Fragmented and with its credibility increasingly eroded, the international eugenics movement was on the wane already in the late 1920s, so that mainline eugenics gave way to ‘reform eugenics’, family planning and population control, characterized by a greater emphasis on environmental factors, voluntary sterilizations, birth control, the rational management of human resources, and the repudiation of an overtly racist language.This tactic made eugenics far more palatable and effective: if the impact of nurture was so important, then children should only be raised in healthy home environments. In order to redress nature’s essential randomness and synchronize biological and socioeconomic processes, irresponsible citizens unable to meet the challenges of modern society could be forced, blackmailed, or cajoled into accepting sterilization or castration. Neo-Malthusianism replaced biological determinism, and the Hardy-Weinberg theorem (1908), which demonstrated that sterilizing or segregating the ‘mentally unfit’ would not appreciably reduce the incidence of ‘feeble-mindedness’, was now deemed irrelevant.

Consequently, by the early 1930s, eugenics sterilisations programmes were in full swing. Following the moral panic generated by the Great Depression, few families were prepared to put up with the social protection of what was perceived to be a disproportionate number of dependent people. It was argued that under exceptional circumstances, basic rights could be withheld and that social services should only be granted to those whose social usefulness and biological capability were certain. Consequently, the international political climate proved very receptive to the arguments of those prominent American, German, and Swedish jurists who agreed that personal and social rights were culturally and historically relative legal fictions or superstitions, their existence depending, to a large extent, on the majority’s willingness to uphold them. Enlightened governments were expected to foster virtues and restrict personal rights for the sake of communal rights and civic responsibility.

This led to the paradoxical result that involuntary sterilizations and confinements were almost exclusively carried out in the most advanced and progressive democracies, the only exception being Nazi Germany.

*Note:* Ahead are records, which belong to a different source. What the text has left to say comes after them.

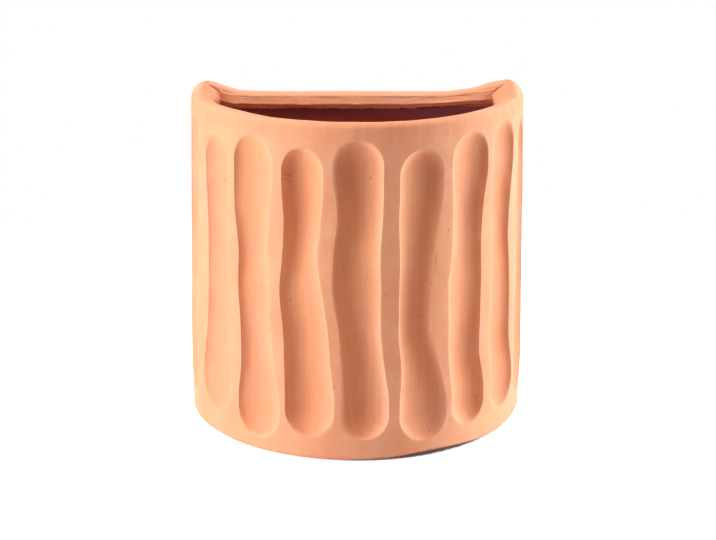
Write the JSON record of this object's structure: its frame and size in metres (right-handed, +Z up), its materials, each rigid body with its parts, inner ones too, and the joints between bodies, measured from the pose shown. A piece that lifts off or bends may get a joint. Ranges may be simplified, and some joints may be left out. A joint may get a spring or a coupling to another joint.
{
  "type": "wall planter",
  "caption": "Half-round terracotta wall planter with a flat back, raised rounded back corners and wavy upright gouged flutes round its front.",
  "frame": {"origin": "centre of the footprint's bounding box, on the surface the planter can stand on", "axes": "+Z up; +Y out of the flat back towards the wall it hangs on; the half round faces -Y; +X to the right of someone facing the planter"},
  "size_m": [0.224, 0.112, 0.2296],
  "materials": {
    "terracotta": "matte, unglazed"
  },
  "bodies": {
    "root": {"front_wall": "terracotta", "back_panel": "terracotta", "floor_slab": "terracotta", "corner_coil_left": "terracotta", "corner_coil_right": "terracotta", "back_rim_strip": "terracotta"}
  },
  "joints": []
}
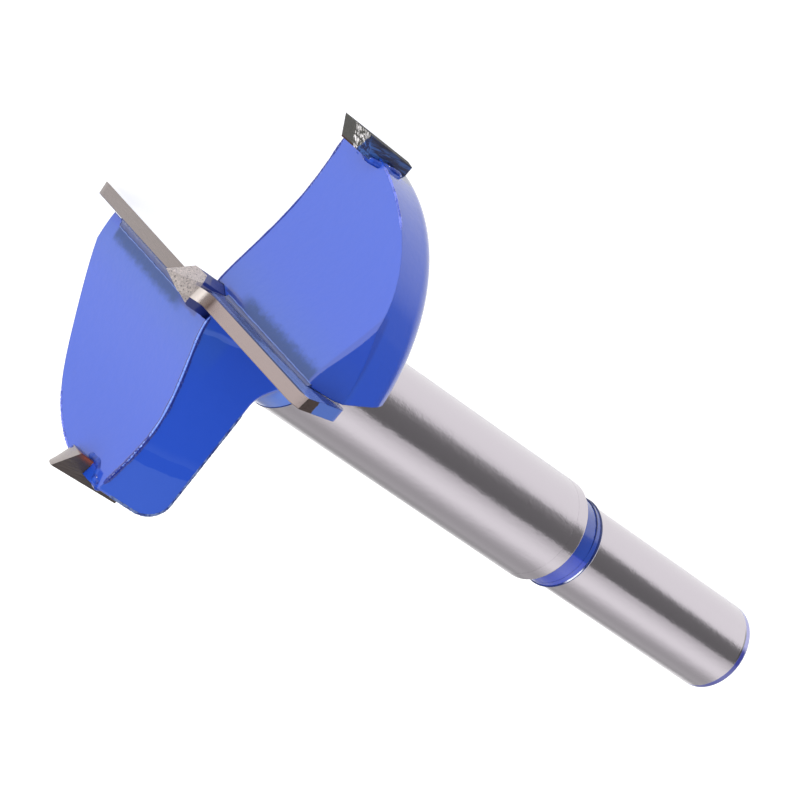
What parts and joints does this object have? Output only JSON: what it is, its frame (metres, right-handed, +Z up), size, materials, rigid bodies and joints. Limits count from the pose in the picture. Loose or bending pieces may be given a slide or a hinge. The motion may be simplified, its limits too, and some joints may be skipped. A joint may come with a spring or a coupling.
{
  "type": "wood boring bit",
  "caption": "Boring bit for flat-bottomed holes in wood: two dished wings, a carbide cutter with a centre point across the head, rim spurs, and a stepped round shank.",
  "frame": {"origin": "bottom centre of the bounding box of the bit as it lies at rest on a floor", "axes": "+X runs along the floor from the shank towards the cutting head, +Z is up; the bit's own axis rises from the shank end to the head by about 8.5 degrees"},
  "size_m": [0.0922, 0.043, 0.0355],
  "materials": {
    "painted_body": "glossy blue paint on the head, with a bare ground steel neck and shank",
    "carbide": "ground carbide, grey-brown"
  },
  "bodies": {
    "root": {"body": "painted_body", "cutter": "carbide", "spur_right": "carbide", "spur_left": "carbide"}
  },
  "joints": []
}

Most such laws would only be repealed in the late 1960s and 1970s. By contrast, in those same years, legislators and jurists in Latin, Eastern European, Far Eastern, and developing countries, as well as in Holland and Britain, objected to selective breeding, involuntary sterilization, the assault on the notion of free will, and the linear extension of natural laws into the social sphere. Eugenics and the marriage between bureaucratic rationality and scientism did not resonate with every local repertoires of values and symbols.

After World War 2, the transnational eugenics movement was forced underground by the popularity of the human rights discourse, and pro-eugenics journals and organizations adopted new names. But eugenics never died out. While some eugenicists espoused the aims of Planned Parenthood and addressed questions of population quantity, celebrated scientists at the 1962 CIBA-sponsored London conference and 1998 UCLA ‘Engineering the human germline’ symposium advocated programmes of involuntary sterilization, human cloning, and genetic enhancement. Meanwhile, Singapore adopted incentives to support assortative mating among college graduates and voluntary sterilization among the poor and, in 1995, the Chinese ‘Maternal and Infant Health Law’ urged premarital certification of a healthy constitution, mostly targeting ethnic minorities and the rural population.

Western societies themselves are on the verge of a eugenics revival in the form of reprogenetics, germline engineering, and cloning, a trend which is indirectly reinforced by the courts’ recognition of wrongful birth and wrongful life claims, by the commodification of healthcare, by the diffusion of testing for genetic predispositions, and by the rhetoric of genetic responsibility, involving new forms of discrimination and exclusion.